In the United States, the prospect of intervention in Burma has triggered a backlash among opponents of the Iraq war wholly unrelated to the applicability of the R2P. They argue, among other things, that an invasion could cause the government to fall, resulting in a free-for-all among Burma’s many minority groups and factions. The United States and its allies, already tied down amid sectarian and ethnic strife in Iraq and Afghanistan, could find themselves bogged down in a third occupation - further stretching already overburdened militaries, and in the end - by unleashing unstoppable ethnic strife - perhaps doing more harm than good.
These are serious objections, and for proponents of intervention, certainly issues that would be horribly irresponsible to ignore, especially in light of the Iraq debacle. But some of the opponents of intervention in Burma only seem to be seeing the situation through the lens of Iraq, and to a lesser extent, Afghanistan. Their dismissal of the idea appears rooted in quite a large assumption: that any breach of Burma’s sovereignty means a full military invasion.
This is the latest in a string of debates over military intervention since the end of the Cold War that are distorted towards the lessons of the most recent experience. The Clinton administration did not intervene in Rwanda and was very late to intervene in Bosnia in large measure because of the perceived lessons of Somalia in 1993 (”post-Mogadishu syndrome”). Successful intervention and peacekeeping in Bosnia starting in 1995 certainly undercut domestic opposition to military intervention in Kosovo in 1999. In turn, that intervention’s success, despite deep flaws in the post-intervention phase, may have made it easier for the Bush administration to find support among Democrats for the 2003 invasion of Iraq. For some observers, the Iraq quagmire has now made any thought of intervention in Burma a non-starter.
Surely we can do better than this. Burma is neither Bosnia nor Somalia, nor Kosovo, nor Iraq. Burma is Burma, with unique factors of history, military, geography, and culture, and subject to a unique mix of factors in international diplomacy. The burdens of Iraq and Afghanistan do place constraints on what kind of action is conceivable, but should not stop the debate cold. With the lives of hundreds of thousands of people in the balance, it is astoundingly flippant to merely suggest, as the usually thoughtful Josh Marshall has: “Why don’t we not invade any more countries for a while?”
For starters, it is far from clear that actions breaching Burmese sovereignty need amount to a full invasion. In Rwanda, jamming hate radio would have been one useful intervention absent the will to mount the full military campaign that should have been conducted. In Bosnia in 1995, belated air strikes against Bosnian Serb artillery around Sarajevo were sufficient to end shelling of the capital. In Burma, for example, if air drops or beach landings of humanitarian supplies made sense (a big if) without the junta’s assent, it’s hard to see how this could lead to an Iraq-like scenario, or demand so many resources as to make implementation of the plan impossible in light of force commitments in Iraq and Afghanistan.

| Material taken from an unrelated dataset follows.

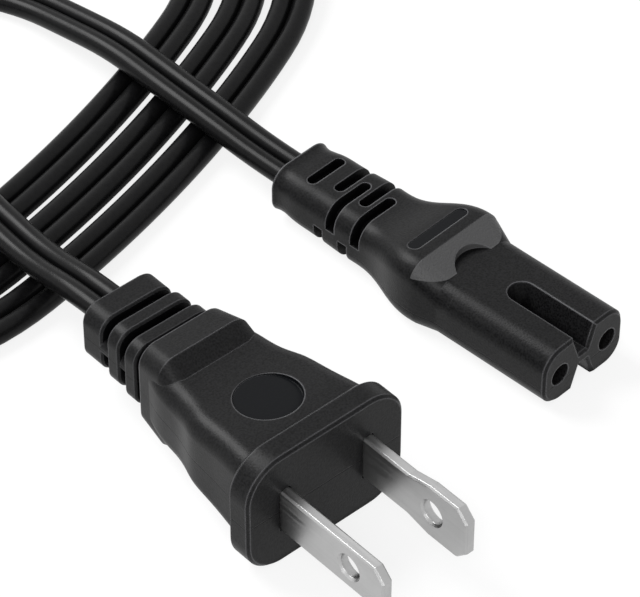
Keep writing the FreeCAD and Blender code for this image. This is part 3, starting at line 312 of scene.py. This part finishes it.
@dataclass(frozen=True)
class BlackPlastic(Finish):
    """Black moulded or extruded plastic: its colour, sheen, grain, painted rim highlights, parting line and
    special places.

    Lengths are in metres. The pairs are the limits between which a value fades in: the grain's height for the
    speckle, the cloud's value for the roughness, and how open a place is for the painted shade, which takes
    the speckle and the sheen out of slots and recesses, and for the painted rim highlights.
    """

    colour: Colour = (0.0018, 0.0018, 0.0020, 1.0)
    light_colour: Colour = (0.0085, 0.0085, 0.0089, 1.0)
    speckle: tuple[float, float] = (0.35, 0.60)
    roughness: tuple[float, float] = (0.34, 0.42)
    cloud: tuple[float, float] = (0.35, 0.65)
    sheen_level: float = 0.11
    painted_shade_openness: tuple[float, float] = (0.35, 0.85)
    shade_distance: float = 0.0020
    grain_size: float = 3900.0
    grain_depth: float = 0.00003
    grain_strength: float = 0.7
    edge_radius: float = 0.00035
    rim_highlights: bool = True
    # Painted highlight laid on the open outer edges.
    rim_highlight_colour: Colour = (0.11, 0.11, 0.115, 1.0)
    rim_turn: tuple[float, float] = (0.90, 0.985)
    rim_openness: tuple[float, float] = (0.75, 0.92)
    parting: PartingLine | None = None
    panel: Panel | None = None
    shaded_sunk_floor: ShadedSunkFloor | None = None

    def rim_highlight(
        self, graph: ShaderGraph, soft: bpy.types.NodeSocket, openness: bpy.types.NodeSocket
    ) -> bpy.types.NodeSocket:
        """Return 1 on the outer edges, where the softened normal leaves the face's own, and 0 elsewhere;
        there a highlight is painted.
        """
        facing = graph.node("ShaderNodeNewGeometry").outputs["Normal"]
        both = graph.node("ShaderNodeVectorMath", operation="DOT_PRODUCT", inputs={0: facing, 1: soft})
        edge = graph.span(both.outputs["Value"], *self.rim_turn, 1.0, 0.0)
        return graph.math("MULTIPLY", edge, graph.span(openness, *self.rim_openness))

    def inputs(self, graph: ShaderGraph) -> dict[str, object]:
        """Build the plastic's surface and return what its shader's inputs take."""
        grain = graph.node(
            "ShaderNodeGroup", node_tree=MouldedGrain().group(), inputs={"Grain size": self.grain_size}
        )
        cloud, height = grain.outputs["Cloud"], grain.outputs["Height"]
        inputs = {"Distance": self.shade_distance}
        # Painted shade: where ambient occlusion finds a slot or recess, the speckle and the sheen are taken
        # out.
        openness = graph.node("ShaderNodeAmbientOcclusion", samples=8, inputs=inputs).outputs["AO"]
        unshaded_share = graph.span(openness, *self.painted_shade_openness)
        speckle = graph.math("MULTIPLY", graph.span(height, *self.speckle), unshaded_share)
        colour = graph.blend(speckle, self.colour, self.light_colour)
        rough = graph.span(cloud, *self.cloud, *self.roughness)
        place = graph.node("ShaderNodeSeparateXYZ", inputs={0: graph.place()})
        if self.panel:
            mask = self.panel.mask(graph, place)
            colour = graph.blend(mask, colour, self.panel.colour)
            height = graph.math("MULTIPLY", height, graph.span(mask, 0.0, 1.0, 1.0, self.panel.grain_gain))
        # Painted shade darkens the recess floor; its lower roughness is the floor's polish.
        if self.shaded_sunk_floor:
            mask = self.shaded_sunk_floor.mask(graph, place)
            colour = graph.blend(mask, colour, self.shaded_sunk_floor.colour)
            share = graph.span(mask, 0.0, 1.0, 1.0, self.shaded_sunk_floor.roughness_share)
            rough = graph.math("MULTIPLY", rough, share)
        if self.parting:
            mask = self.parting.mask(graph, place)
            colour = graph.blend(mask, colour, self.parting.colour)
            height = graph.math("SUBTRACT", height, graph.math("MULTIPLY", mask, self.parting.depth))
        soft = graph.node("ShaderNodeBevel", samples=6, inputs={"Radius": self.edge_radius}).outputs[0]
        # Painted highlight: a pale colour on the open outer edges, in place of light caught by their
        # rounding.
        if self.rim_highlights:
            colour = graph.blend(self.rim_highlight(graph, soft, openness), colour, self.rim_highlight_colour)
        inputs = {
            "Strength": self.grain_strength,
            "Distance": self.grain_depth,
            "Height": height,
            "Normal": soft,
        }
        return {
            "Base Color": colour,
            "Roughness": rough,
            # The sheen, lowered by the painted shade in slots and recesses.
            "Specular IOR Level": graph.math("MULTIPLY", unshaded_share, self.sheen_level),
            "Normal": graph.node("ShaderNodeBump", inputs=inputs).outputs[0],
        }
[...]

Those who argue for intervention in Burma have a grave duty to think through its effects, intended and unintended. I am neither an expert on Burma nor humanitarian relief, and do not feel qualified to advocate a specific course of action. My point is that those who unequivocally oppose any breach of the junta’s sovereignty also have a grave duty to think through the ramifications of inaction and should consider middle roads. Hundreds of thousands of people needlessly died in Rwanda and Bosnia because of political opposition to timely international military intervention. Much of that opposition was grounded in ignorance of those conflicts. In the present situation in Burma, the sovereignty of an illegitimate government should hardly be the highest priority. And with so many lives on the line, glib dismissal of any kind of intervention is unforgivable.